A Quiet Advantage for Smaller Teams
Larger companies may have more powerful models. But if your team knows how to communicate better with AI, you can outperform them in output quality and speed.
Real example: A 10-person consultancy using standard AI with optimised hybrid prompts produced higher-quality proposals 40% faster than a 100-person competitor using advanced AI with basic prompting. The smaller firm won 3 out of 4 competitive bids where both companies pitched.
This matters for smaller teams because:
- You can implement best practices faster (days vs months)
- You’re more agile when testing new approaches
- You can standardise across roles quickly
- Training 10 people takes days; training 100 takes months
Pitfalls to Watch Out For
- Too many weak examples: Three sharp demonstrations beat ten vague ones
- Vague instructions: Be specific about what success looks like
- Inconsistent structure: Use formatting the AI can follow
Final Thought: It’s About Communication, Not Code
You don’t need to understand how AI is built – just how to work with it.
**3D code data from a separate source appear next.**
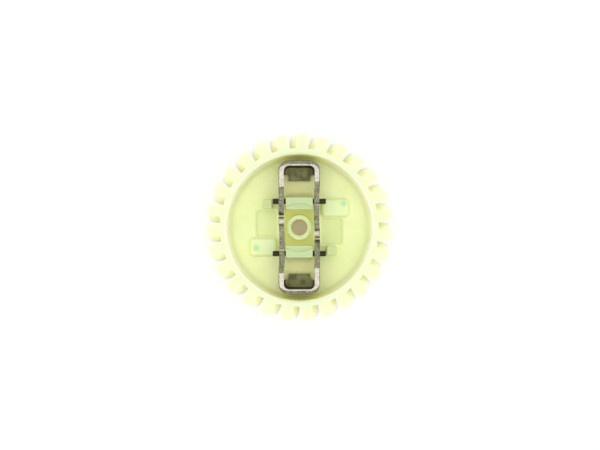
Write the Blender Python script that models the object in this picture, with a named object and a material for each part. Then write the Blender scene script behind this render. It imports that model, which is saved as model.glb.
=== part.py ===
"""Governor gear: a moulded helical cup gear that carries two stamped flyweights on steel pins.

Z is the gear's axis and points out of the open side of the cup, and the back of the gear is at Z = 0.
The pivot pins lie along X, one on each side of the axis in Y. All lengths are in metres.
"""

import math

import bmesh
import bpy
from mathutils import Matrix, Vector

# Clearance between pieces that touch or run on each other
SEAT_GAP = 0.0003

# Teeth: left-hand helix, full-depth involute, with the thick teeth of a plastic gear that meshes with steel
TOOTH_COUNT = 27
NORMAL_MODULE = 0.00238
PRESSURE_ANGLE = math.radians(14.5)
HELIX_ANGLE = math.radians(12)
FACE_WIDTH = 0.0125
TOOTH_SHARE = 0.57
TIP_ROUND = 0.0003
ROOT_ROUND = 0.0010
TOOTH_END_CHAMFER = 0.0003
FIRST_TOOTH_ANGLE = math.radians(87.9)

# Cup: the rim wall is measured at the mouth, from the roots of the teeth
RIM_WALL = 0.0024
CUP_TAPER = 0.0010
FLOOR_HEIGHT = 0.0035
FLOOR_ROUND = 0.0015
MOUTH_ROUND = 0.0008

# Back of the gear: a shallow relief between the hub boss and the rim
BACK_RELIEF = 0.0008
BACK_BOSS_RADIUS = 0.0080
BACK_RIM_WIDTH = 0.0032

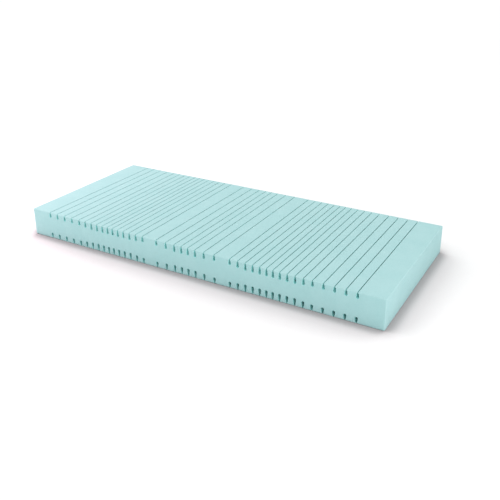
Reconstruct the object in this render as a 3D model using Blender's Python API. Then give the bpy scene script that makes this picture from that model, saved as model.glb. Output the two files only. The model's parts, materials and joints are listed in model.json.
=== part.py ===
"""Slotted foam mattress core for pressure relief, made as a chain of foam segments.

The core is cut across its width, from both faces, by forty pairs of drop-shaped slots.
The foam left between the two slots of a pair is a living hinge. Each segment between two
pairs is one solid, and the chain bends about the line midway between the slots of a pair.

Frame: +X from the head end to the foot end, +Y across the width, +Z up. The origin is the
centre of the underside. Sizes are in metres.
"""

import math

import bpy

# Overall size of the core
LENGTH = 2.000
WIDTH = 0.850
HEIGHT = 0.150

# Slot spacing from the middle of the core outwards. Both halves are the same.
MIDDLE_PITCH = 0.038
PELVIS_PITCHES = (0.041, 0.050, 0.057)
BRIDGE = 0.085
SHOULDER_PITCH_COUNT = 11
SHOULDER_EDGE_PITCH = 0.0424
SHOULDER_PITCH_STEP = 0.002
HEAD_PITCH_COUNT = 4
HEAD_PITCH = 0.0515

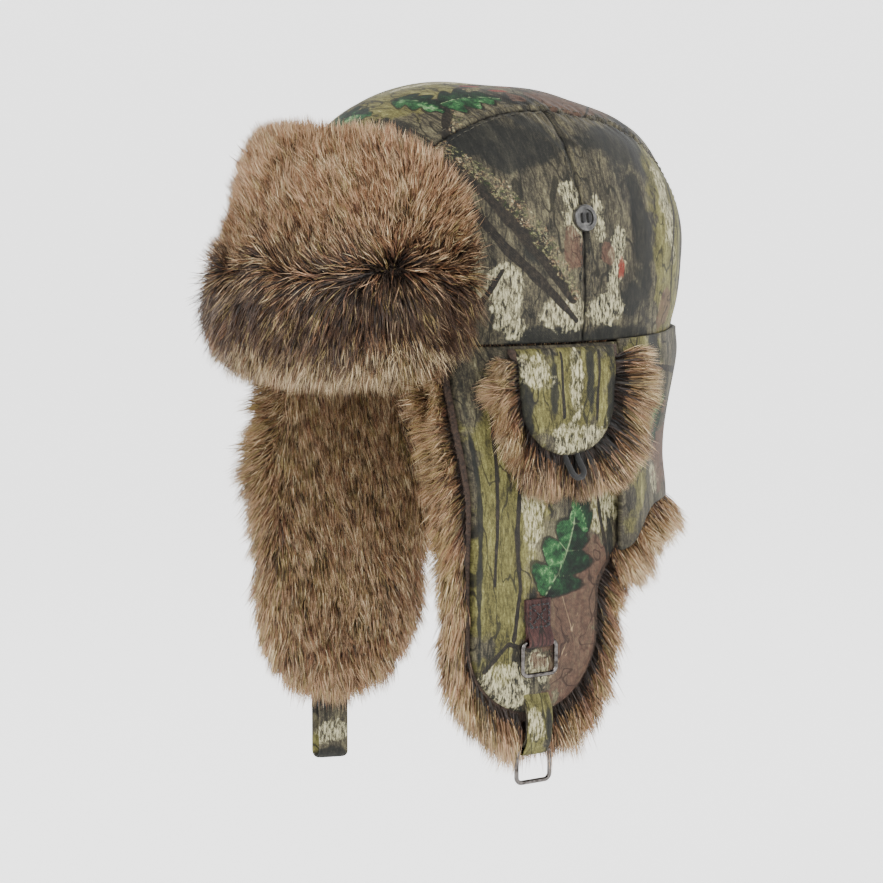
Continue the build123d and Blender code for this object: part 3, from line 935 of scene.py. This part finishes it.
def strands(roots, normals, combs, lengths, lift, tones, thickness=0.46, tuft=5.0, droop=0.25, gather=0.5):
    """Fine flat fibres in loose tufts, bent twice and tapering to a point.

    Returns points, quads, triangles and the material of each face."""
    n = len(roots)
    group = tufts(roots, tuft)
    size = np.bincount(group).astype(float)
    sway = rng.normal(0, 0.13, (len(size), 3))[group]
    stretch = rng.uniform(0.82, 1.14, len(size))[group]
    lengths = lengths * stretch * rng.uniform(0.62, 1.12, n)
    stray = rng.normal(0, 0.10, (n, 3))
    first = unit(normals * lift[:, None] + combs * (1 - lift[:, None]) + sway * 0.5 + stray)
    second = unit(first * 0.5 + combs * 0.8 + sway + rng.normal(0, 0.07, (n, 3)))
    third = unit(second + np.array([0, 0, -droop]) + sway * 0.5 + rng.normal(0, 0.08, (n, 3)))
    p0 = roots - normals * 0.6
    p1 = p0 + first * lengths[:, None] * 0.34
    p2 = p1 + second * lengths[:, None] * 0.33
    p3 = p2 + third * lengths[:, None] * 0.33
    middle = np.stack([np.bincount(group, p3[:, k]) / size for k in range(3)], -1)[group]
    pull = (gather * rng.uniform(0.35, 1.0, n))[:, None]
    p2 = p2 + (middle - p3) * pull * 0.35
    p3 = p3 + (middle - p3) * pull
    side = unit(np.cross(first, rng.normal(0, 1, (n, 3))))
    half = thickness / 2 * rng.uniform(0.7, 1.3, n)[:, None]
    rings = []
    for center, scale in ((p0, 1.0), (p1, 0.95), (p2, 0.65)):
        rings += [center - side * half * scale, center + side * half * scale]
    points = np.stack([*rings, p3], 1).reshape(-1, 3)
    base = np.arange(n)[:, None] * 7
    quads = np.concatenate([base + np.array([[0, 1, 3, 2]]), base + np.array([[2, 3, 5, 4]])])
    tips = base + np.array([[4, 5, 6]])
    return points, quads, tips, np.concatenate([tones * 3, tones * 3 + 1]), tones * 3 + 2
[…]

Think of prompting as a leadership skill. The better you brief your team – or your AI – the better your results.
Start with one business task this week. Rework the prompt using both instructions and demonstrations. See what happens.
It’s not about choosing between showing or telling – it’s using both, strategically.
Having taught AI literacy to hundreds of business leaders and guided dozens of businesses through AI adoption, I’ve seen one pattern repeatedly: the biggest wins come from understanding how to communicate with AI effectively.
This research validates what the most successful implementers do intuitively. The best part? You can apply these insights today with the AI tools you already have.
¹ Davidson, G., Gureckis, T. M., Lake, B. M., & Williams, A. (2024). “Do different prompting methods yield a common task representation in language models?” FAIR at Meta & New York University. The research examined multiple language models ranging from 1B to 8B parameters, demonstrating that instruction-based and demonstration-based prompting activate distinct neural pathways within AI systems.